Ramelow: Der Osten ist nicht die „bucklige Verwandtschaft“
Politiker debattieren den Föderalismus unter den besonderen Bedingungen der Pandemie
Erfurt. Der Thüringer Regierungschef wirkte genervt. Die Ministerpräsidentenkonferenz sei „nicht die nachgeordnete Behörde des Kanzleramts“, echauffierte sich Bodo Ramelow Ende Oktober. Die Länder ließen sich nicht vom Bund die Präventionsmaßnahmen gegen das Corona-Virus vorschreiben, eher sei es doch anders herum.
Nun hielt Ramelow in der Sache – seinem Anti-Lockdown-Kurs – nicht lange durch. Aber in der Formkritik, dass Berlin in einer Bundesrepublik nicht den Takt vorgeben dürfe, vertrat er die gefühlte Mehrheit seiner Amtskollegen.
Doch wie verhält es sich überhaupt mit dem Föderalismus, vor allem in dieser Pandemie? Schließlich ist Infektionsschutz Ländersache, wird aber gleichzeitig zentral in einem Bundesgesetz geregelt.
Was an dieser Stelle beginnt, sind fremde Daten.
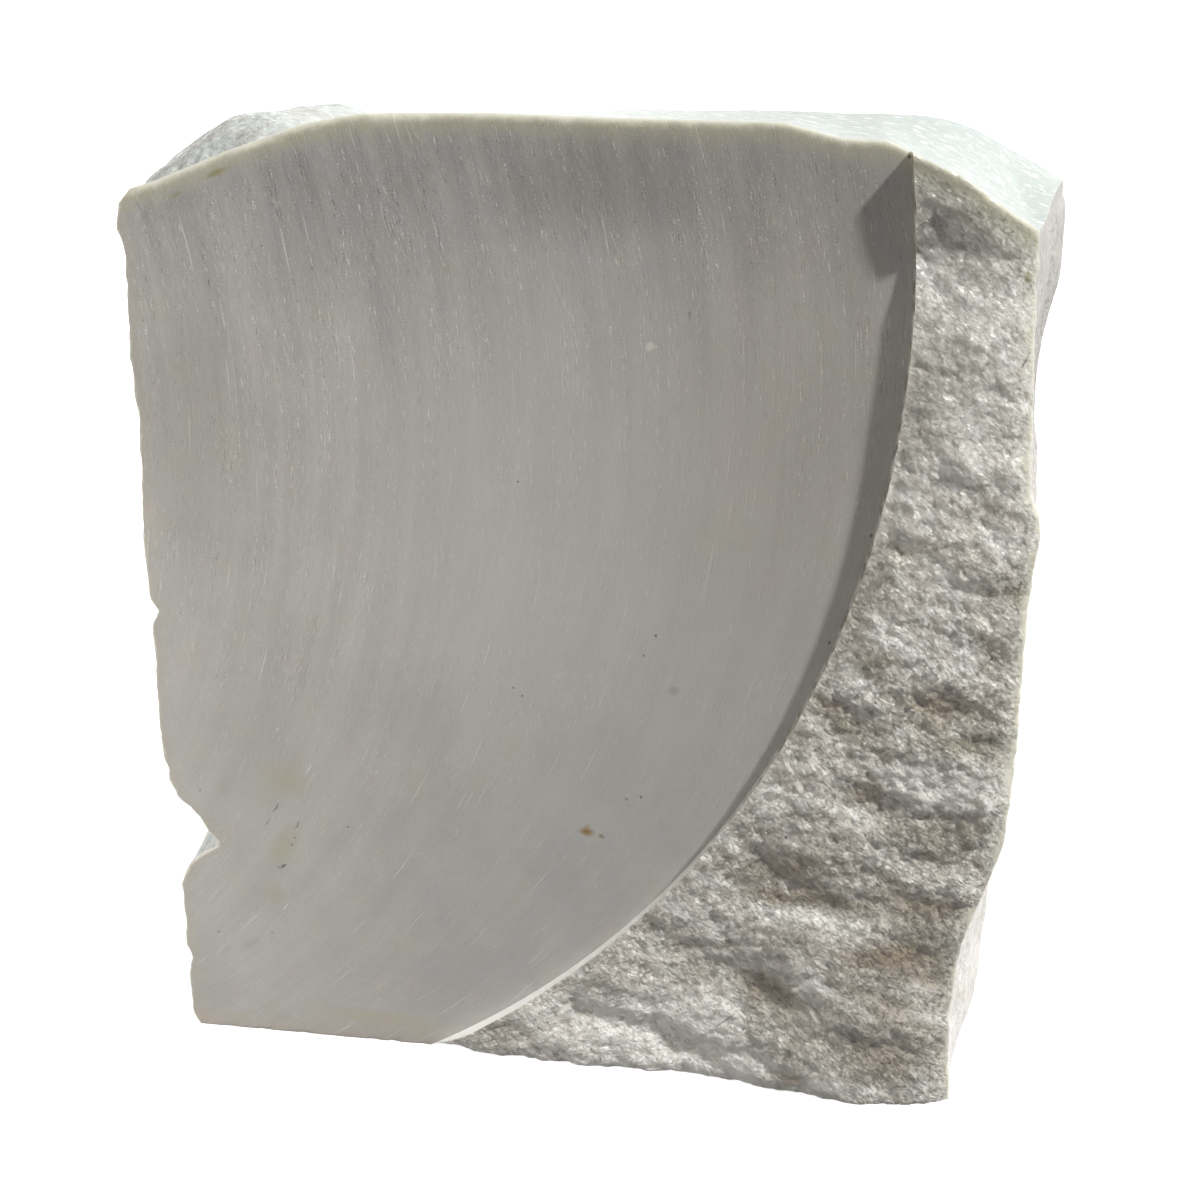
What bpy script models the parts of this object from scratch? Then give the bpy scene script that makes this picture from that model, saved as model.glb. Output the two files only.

Diese Frage debattierte Ramelow am Mittwochabend in einer OnlineKonferenz mit Bundesfinanzminister Olaf Scholz (SPD), der als Regierender Bürgermeister von Hamburg auch schon mal auf der anderen Seite gestanden hatte. Auch Sachsen-Anhalts Regierungschef Reiner Haseloff (CDU), der gerade eine Regierungskrise zu überwinden, nahm sich als aktueller Bundesratspräsident die Zeit.
Gastgeber war die SPD-nahe Friedrich-Ebert-Stiftung, deren neuen Vorsitzender Kurt Beck als früherer rheinland-pfälzischer Ministerpräsident auch als fachkundig gelten darf. Zur Begrüßung hielt er nicht seine Meinung zurück. Es sei ja belegt, sagte er, dass es die Länder in vielen Bereichen einfach besser könnten als der Bund. Für ihn sei es eine „Horrorvorstellung“, wenn es irgendwann mal ein „Bundesbildungsamt“geben würde.
Scholz ging da lieber nicht darauf ein, sondern trug eine vorbereitete Rede vor. „2020 war ein dramatisches Jahr“, referierte er. Aber das föderale System habe sich bewährt, weil damit „regional angemessen“reagiert werden konnte. Gerade weil die Ministerpräsidenten und die Bundesregierung so oft und so lange über die richtigen Maßnahmen diskutiert hätten, seien am Ende auch „abgewogene Entscheidungen“herausgekommen. Dann verabschiedete sich der Minister schon wieder.
Ramelow hielt es deutlich länger aus. Für ihn, sagte er, sei der Föderalismus der Bundesrepublik die Antwort auf zentrale, totalitäre Systeme wie NS-Staat und die DDR. Allerdings müsse Westdeutschland noch lernen, dass Vielfalt nicht nur bedeute, dass Bremen anders sei als Niedersachsen, sondern eben auch anders als Sachsen. Wenn der Osten seine Interessen und Befindlichkeiten artikuliere, werde er immer noch zu oft als undankbare Meckerfritzen und „bucklige Verwandtschaft“
wahrgenommen. Dabei gelte doch: „Wir sind Teil der Stärke des Föderalismus.“Nicht weniger, sondern mehr Eigenständigkeit ist für den Ministerpräsidenten wichtig. Zum Beispiel, sagte Ramelow, hätte er sich gewünscht, dass die ostdeutschen Länder nach 1990 mehr Freiheiten gehabt hätten, so wie das Saarland nach seinem Beitritt in den 1950er-Jahren.
Da konnte Haseloff „dem Bodo“nur zustimmen, um danach ein historisches Kurzreferat über Heinrich I., Otto I. und die Autonomie der germanischen Stämme zu halten – mit der hübschen Pointe, dass der Föderalismus eigentlich eine Erfindung aus Sachsen-Anhalt sei. Ohne das Wort Rundfunkbeitrag auch nur zu erwähnen, zog er dann eine direkte Linie in die Bundesrepublik, in der unter den Ländern auch mal Entscheidungen gebe, „die nicht 16 zu 0“ausgingen. Dasselbe, sagte Haseloff, stimme für die Pandemie: Die regionalen Maßnahmen seien vom unterschiedlichem Infektionsgeschehen, aber auch von unterschiedlichen landsmannschaftlichen Stimmungen abhängig. Das Ergebnis sei deshalb kein „Flickenteppich“, sondern ein Spiegel verschiedener Lagen und „Akzeptanzhaltungen“in den Ländern.